Chariots Of The Gods
I still maintain that the Jaguar XJ is the most charismatic car here, and that is a good reason to consider it. If not that, then the price, which is close to Rs 8 lakh lower than the Merc and almost Rs 17 lakh lesser than the M Sport BMW. It can still turn heads where the S-class and 7-series could blend into the background. But you can’t escape the fact that despite the new LED headlamps and fancy touchscreen, it’s feeling its age now, especially in the cabin.
It is unbelievably close between the BMW and the Mercedes, more so than it’s ever been. The 7-series finally has the ride quality that’s as good as its razor-sharp dynamics, the cabin quality has met the benchmark if not surpassed it, and the astonishing amount of tech and gadgetry just blows the others away. The best part is that it can play the limo role when you want and, should you want to take the wheel, it’ll thrill you as well. But it really begs the question – does anyone actually do that with their long-wheelbase diesel limousine? I’m not sure they do.

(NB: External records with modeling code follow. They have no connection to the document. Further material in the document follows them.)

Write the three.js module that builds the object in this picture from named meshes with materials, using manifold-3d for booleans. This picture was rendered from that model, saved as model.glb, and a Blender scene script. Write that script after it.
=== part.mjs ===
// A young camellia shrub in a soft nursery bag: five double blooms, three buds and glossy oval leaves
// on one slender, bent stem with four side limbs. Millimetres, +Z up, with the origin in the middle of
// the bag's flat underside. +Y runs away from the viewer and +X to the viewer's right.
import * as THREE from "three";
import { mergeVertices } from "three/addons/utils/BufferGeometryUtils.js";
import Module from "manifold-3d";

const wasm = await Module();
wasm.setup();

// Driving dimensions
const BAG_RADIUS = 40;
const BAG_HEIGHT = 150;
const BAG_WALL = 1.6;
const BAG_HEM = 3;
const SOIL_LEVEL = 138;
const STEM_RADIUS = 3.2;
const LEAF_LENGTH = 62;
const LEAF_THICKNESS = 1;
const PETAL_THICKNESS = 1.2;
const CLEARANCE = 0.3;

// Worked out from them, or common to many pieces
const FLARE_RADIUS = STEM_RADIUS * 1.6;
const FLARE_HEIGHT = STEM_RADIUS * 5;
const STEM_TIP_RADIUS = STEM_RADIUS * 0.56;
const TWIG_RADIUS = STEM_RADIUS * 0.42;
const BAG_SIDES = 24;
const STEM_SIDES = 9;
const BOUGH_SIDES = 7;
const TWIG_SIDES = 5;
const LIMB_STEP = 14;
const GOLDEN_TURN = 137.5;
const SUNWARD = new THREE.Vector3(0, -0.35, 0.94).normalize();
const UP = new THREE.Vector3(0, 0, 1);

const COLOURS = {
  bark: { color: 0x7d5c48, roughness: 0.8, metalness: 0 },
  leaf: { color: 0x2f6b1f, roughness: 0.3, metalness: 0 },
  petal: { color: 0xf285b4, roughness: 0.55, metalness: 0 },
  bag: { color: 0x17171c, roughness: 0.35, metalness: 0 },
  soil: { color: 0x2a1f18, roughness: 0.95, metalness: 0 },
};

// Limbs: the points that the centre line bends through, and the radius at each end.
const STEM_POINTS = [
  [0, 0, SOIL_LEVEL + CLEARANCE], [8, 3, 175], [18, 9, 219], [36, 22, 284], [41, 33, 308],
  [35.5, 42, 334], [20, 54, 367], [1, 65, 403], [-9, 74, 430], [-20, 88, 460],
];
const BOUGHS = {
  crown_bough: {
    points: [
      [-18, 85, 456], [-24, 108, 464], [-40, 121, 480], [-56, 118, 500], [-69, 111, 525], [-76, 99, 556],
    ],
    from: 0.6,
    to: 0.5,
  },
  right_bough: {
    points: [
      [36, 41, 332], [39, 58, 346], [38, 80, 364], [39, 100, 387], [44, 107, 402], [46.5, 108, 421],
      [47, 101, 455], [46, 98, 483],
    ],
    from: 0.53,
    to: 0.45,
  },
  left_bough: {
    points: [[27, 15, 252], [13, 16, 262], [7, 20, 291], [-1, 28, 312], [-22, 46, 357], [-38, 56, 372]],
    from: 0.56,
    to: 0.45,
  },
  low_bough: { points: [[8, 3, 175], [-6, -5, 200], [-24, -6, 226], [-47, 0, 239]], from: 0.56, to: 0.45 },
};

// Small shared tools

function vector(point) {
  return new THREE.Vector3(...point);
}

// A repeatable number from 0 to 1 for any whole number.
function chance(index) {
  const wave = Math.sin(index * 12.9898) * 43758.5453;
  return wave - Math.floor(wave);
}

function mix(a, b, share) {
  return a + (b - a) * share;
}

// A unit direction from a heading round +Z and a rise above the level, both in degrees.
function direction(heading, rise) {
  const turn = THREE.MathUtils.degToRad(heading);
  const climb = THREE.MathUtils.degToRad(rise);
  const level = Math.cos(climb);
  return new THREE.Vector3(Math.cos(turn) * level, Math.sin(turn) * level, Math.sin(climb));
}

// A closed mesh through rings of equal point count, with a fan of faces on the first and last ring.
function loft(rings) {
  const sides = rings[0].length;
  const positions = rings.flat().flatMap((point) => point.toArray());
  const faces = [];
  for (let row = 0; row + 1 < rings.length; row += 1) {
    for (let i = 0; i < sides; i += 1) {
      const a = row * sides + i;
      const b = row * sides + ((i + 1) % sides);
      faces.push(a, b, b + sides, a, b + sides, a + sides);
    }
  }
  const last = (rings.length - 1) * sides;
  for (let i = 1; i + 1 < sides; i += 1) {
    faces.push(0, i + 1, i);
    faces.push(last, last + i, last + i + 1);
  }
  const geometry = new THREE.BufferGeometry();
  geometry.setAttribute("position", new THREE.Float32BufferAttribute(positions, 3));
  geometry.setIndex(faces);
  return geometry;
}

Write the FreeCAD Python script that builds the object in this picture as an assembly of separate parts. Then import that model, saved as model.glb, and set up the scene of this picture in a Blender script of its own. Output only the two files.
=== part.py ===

No, what you want any of these cars to do is soothe you while you’re in the back seat, being driven home from a day of board meetings. They must lock the rest of the world out and keep you tranquil. The Jaguar does that well, the BMW does it even better, but the Mercedes does it best. It’s a car that’s not at all thrilling in any sense, but that’s the whole point. It bests the others in critical areas – seat comfort, ride comfort and refinement. It may not have the bleeding-edge tech of the new 7, and yes, it does its job in a decidedly old-school way, but it also does it silently, smoothly and classily, lowering your pulse rate in the process, and that’s what matters most.